**WRITTEN EXERCISE:** Set down exactly the lines from the one with "beam = cut_all(cross_beam(), beam_holes" to the one with "obj.matrix_world = Matrix.Identity(4)", both included, and no line outside that range.

**DATA EXCERPT:**

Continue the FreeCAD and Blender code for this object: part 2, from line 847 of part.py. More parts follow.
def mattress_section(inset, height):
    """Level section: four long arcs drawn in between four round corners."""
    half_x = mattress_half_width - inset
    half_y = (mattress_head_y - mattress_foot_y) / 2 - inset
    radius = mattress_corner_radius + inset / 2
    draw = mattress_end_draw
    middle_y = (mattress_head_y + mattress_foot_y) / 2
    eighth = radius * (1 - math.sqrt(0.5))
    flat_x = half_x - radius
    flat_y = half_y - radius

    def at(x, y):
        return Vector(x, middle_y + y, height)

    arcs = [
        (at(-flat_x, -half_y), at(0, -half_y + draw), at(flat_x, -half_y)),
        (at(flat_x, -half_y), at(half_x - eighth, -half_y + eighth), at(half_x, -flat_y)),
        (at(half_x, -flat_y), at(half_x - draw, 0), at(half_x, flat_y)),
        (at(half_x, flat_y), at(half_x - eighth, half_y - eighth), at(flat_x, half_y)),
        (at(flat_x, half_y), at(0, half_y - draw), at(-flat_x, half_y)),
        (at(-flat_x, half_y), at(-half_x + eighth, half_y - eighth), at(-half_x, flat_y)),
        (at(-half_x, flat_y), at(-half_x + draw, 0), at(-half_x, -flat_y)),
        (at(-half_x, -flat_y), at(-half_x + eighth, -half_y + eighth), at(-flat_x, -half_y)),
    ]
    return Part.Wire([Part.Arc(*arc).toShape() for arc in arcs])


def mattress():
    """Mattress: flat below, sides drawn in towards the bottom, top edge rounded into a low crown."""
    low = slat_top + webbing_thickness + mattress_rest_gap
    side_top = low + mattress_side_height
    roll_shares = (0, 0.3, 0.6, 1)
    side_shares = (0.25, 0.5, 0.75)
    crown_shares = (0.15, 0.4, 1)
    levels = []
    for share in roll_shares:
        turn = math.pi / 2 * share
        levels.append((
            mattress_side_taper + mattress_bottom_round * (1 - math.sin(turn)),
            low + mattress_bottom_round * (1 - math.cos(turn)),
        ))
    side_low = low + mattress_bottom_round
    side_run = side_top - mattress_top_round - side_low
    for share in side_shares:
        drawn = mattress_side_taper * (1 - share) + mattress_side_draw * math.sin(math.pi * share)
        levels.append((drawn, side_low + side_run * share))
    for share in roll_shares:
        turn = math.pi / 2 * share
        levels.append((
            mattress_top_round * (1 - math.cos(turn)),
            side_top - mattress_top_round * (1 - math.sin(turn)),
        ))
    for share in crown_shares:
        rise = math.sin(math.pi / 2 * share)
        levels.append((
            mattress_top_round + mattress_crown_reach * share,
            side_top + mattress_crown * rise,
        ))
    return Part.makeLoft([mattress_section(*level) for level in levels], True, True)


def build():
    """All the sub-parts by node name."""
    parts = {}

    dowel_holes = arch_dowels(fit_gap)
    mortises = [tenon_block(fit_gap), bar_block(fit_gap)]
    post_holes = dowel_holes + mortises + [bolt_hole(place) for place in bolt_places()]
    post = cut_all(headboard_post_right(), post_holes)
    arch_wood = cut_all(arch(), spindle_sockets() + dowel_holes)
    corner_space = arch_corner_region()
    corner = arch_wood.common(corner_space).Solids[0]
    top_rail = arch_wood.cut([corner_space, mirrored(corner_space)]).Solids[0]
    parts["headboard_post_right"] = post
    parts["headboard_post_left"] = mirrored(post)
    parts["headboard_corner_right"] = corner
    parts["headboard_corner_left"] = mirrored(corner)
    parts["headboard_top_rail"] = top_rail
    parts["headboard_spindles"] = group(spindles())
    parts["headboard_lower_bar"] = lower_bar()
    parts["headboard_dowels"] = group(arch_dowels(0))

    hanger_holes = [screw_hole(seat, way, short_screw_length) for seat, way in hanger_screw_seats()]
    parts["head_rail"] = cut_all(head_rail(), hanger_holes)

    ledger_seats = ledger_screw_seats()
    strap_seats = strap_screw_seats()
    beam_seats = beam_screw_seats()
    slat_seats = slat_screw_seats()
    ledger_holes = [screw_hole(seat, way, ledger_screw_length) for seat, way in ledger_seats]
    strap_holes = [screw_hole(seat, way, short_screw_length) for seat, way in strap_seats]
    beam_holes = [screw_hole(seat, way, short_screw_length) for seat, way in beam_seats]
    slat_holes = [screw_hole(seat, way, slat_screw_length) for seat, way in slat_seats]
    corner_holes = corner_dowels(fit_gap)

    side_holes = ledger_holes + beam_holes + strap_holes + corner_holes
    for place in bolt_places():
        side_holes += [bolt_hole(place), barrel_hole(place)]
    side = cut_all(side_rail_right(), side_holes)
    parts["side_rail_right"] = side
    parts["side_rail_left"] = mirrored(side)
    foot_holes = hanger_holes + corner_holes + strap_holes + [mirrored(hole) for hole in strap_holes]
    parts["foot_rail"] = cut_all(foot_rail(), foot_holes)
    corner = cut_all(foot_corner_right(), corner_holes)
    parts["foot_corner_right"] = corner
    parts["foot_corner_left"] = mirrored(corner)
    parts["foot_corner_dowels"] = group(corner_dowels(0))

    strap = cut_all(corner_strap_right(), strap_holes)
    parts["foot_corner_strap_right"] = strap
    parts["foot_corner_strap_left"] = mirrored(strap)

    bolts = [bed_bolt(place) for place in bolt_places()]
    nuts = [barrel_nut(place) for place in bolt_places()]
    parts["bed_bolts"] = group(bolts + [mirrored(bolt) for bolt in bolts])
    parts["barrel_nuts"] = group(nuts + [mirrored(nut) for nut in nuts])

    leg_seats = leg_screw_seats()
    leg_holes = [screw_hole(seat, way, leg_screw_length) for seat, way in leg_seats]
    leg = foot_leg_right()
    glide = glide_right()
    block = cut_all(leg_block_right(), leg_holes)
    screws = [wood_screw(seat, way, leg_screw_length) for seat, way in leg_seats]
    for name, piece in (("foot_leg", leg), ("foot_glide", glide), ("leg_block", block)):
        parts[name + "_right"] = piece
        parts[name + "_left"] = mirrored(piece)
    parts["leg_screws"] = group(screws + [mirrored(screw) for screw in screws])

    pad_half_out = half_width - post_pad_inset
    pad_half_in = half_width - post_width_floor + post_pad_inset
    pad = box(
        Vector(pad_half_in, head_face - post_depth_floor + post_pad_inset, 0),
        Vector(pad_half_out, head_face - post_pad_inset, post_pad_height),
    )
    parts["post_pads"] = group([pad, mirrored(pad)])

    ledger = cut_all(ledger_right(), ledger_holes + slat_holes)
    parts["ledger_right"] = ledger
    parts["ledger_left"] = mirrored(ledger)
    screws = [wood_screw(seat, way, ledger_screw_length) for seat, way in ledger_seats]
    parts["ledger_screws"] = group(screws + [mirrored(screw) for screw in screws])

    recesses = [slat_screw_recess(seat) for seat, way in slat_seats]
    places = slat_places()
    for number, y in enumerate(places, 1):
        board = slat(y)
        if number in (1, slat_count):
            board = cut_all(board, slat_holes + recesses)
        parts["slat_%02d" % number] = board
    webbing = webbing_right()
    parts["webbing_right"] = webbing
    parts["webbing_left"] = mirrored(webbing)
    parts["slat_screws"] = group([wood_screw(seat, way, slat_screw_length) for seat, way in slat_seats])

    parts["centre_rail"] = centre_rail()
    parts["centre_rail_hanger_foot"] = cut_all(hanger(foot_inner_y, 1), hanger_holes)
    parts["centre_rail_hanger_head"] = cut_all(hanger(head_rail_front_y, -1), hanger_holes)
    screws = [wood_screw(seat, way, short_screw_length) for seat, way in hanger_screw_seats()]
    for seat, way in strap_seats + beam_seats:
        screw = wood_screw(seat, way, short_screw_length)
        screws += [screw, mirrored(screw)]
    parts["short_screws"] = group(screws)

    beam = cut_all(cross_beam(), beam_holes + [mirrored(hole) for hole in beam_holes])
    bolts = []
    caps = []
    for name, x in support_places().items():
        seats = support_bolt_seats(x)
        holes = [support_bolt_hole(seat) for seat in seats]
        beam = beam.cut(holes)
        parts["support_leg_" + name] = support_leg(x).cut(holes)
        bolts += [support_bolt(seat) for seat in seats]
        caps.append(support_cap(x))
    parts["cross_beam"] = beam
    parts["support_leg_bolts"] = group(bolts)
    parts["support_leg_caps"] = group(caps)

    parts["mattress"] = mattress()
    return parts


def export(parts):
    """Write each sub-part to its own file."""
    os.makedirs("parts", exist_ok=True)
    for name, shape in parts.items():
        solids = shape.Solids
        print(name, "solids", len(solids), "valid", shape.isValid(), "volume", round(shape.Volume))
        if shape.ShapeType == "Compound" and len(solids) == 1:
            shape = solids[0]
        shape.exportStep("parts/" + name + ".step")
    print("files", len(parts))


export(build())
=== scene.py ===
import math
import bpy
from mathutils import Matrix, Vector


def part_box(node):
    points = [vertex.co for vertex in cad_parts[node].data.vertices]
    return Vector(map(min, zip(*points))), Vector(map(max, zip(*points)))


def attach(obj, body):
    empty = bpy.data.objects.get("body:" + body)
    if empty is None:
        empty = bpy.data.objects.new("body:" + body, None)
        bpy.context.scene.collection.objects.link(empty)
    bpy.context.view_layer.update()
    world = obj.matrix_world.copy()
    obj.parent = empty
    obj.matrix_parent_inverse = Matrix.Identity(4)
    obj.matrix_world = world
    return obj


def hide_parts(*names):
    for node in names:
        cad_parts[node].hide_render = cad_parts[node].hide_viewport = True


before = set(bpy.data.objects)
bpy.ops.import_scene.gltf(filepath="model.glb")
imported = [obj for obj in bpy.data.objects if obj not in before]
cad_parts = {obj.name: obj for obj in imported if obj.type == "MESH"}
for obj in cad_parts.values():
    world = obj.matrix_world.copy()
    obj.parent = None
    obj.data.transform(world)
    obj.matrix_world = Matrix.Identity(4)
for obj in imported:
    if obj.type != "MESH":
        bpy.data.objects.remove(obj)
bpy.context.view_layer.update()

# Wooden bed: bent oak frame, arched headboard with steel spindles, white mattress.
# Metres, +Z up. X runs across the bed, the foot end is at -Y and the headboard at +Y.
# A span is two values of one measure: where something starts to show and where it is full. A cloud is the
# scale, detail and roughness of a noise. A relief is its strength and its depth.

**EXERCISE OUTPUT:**
    beam = cut_all(cross_beam(), beam_holes + [mirrored(hole) for hole in beam_holes])
    bolts = []
    caps = []
    for name, x in support_places().items():
        seats = support_bolt_seats(x)
        holes = [support_bolt_hole(seat) for seat in seats]
        beam = beam.cut(holes)
        parts["support_leg_" + name] = support_leg(x).cut(holes)
        bolts += [support_bolt(seat) for seat in seats]
        caps.append(support_cap(x))
    parts["cross_beam"] = beam
    parts["support_leg_bolts"] = group(bolts)
    parts["support_leg_caps"] = group(caps)

    parts["mattress"] = mattress()
    return parts


def export(parts):
    """Write each sub-part to its own file."""
    os.makedirs("parts", exist_ok=True)
    for name, shape in parts.items():
        solids = shape.Solids
        print(name, "solids", len(solids), "valid", shape.isValid(), "volume", round(shape.Volume))
        if shape.ShapeType == "Compound" and len(solids) == 1:
            shape = solids[0]
        shape.exportStep("parts/" + name + ".step")
    print("files", len(parts))


export(build())
=== scene.py ===
import math
import bpy
from mathutils import Matrix, Vector


def part_box(node):
    points = [vertex.co for vertex in cad_parts[node].data.vertices]
    return Vector(map(min, zip(*points))), Vector(map(max, zip(*points)))


def attach(obj, body):
    empty = bpy.data.objects.get("body:" + body)
    if empty is None:
        empty = bpy.data.objects.new("body:" + body, None)
        bpy.context.scene.collection.objects.link(empty)
    bpy.context.view_layer.update()
    world = obj.matrix_world.copy()
    obj.parent = empty
    obj.matrix_parent_inverse = Matrix.Identity(4)
    obj.matrix_world = world
    return obj


def hide_parts(*names):
    for node in names:
        cad_parts[node].hide_render = cad_parts[node].hide_viewport = True


before = set(bpy.data.objects)
bpy.ops.import_scene.gltf(filepath="model.glb")
imported = [obj for obj in bpy.data.objects if obj not in before]
cad_parts = {obj.name: obj for obj in imported if obj.type == "MESH"}
for obj in cad_parts.values():
    world = obj.matrix_world.copy()
    obj.parent = None
    obj.data.transform(world)
    obj.matrix_world = Matrix.Identity(4)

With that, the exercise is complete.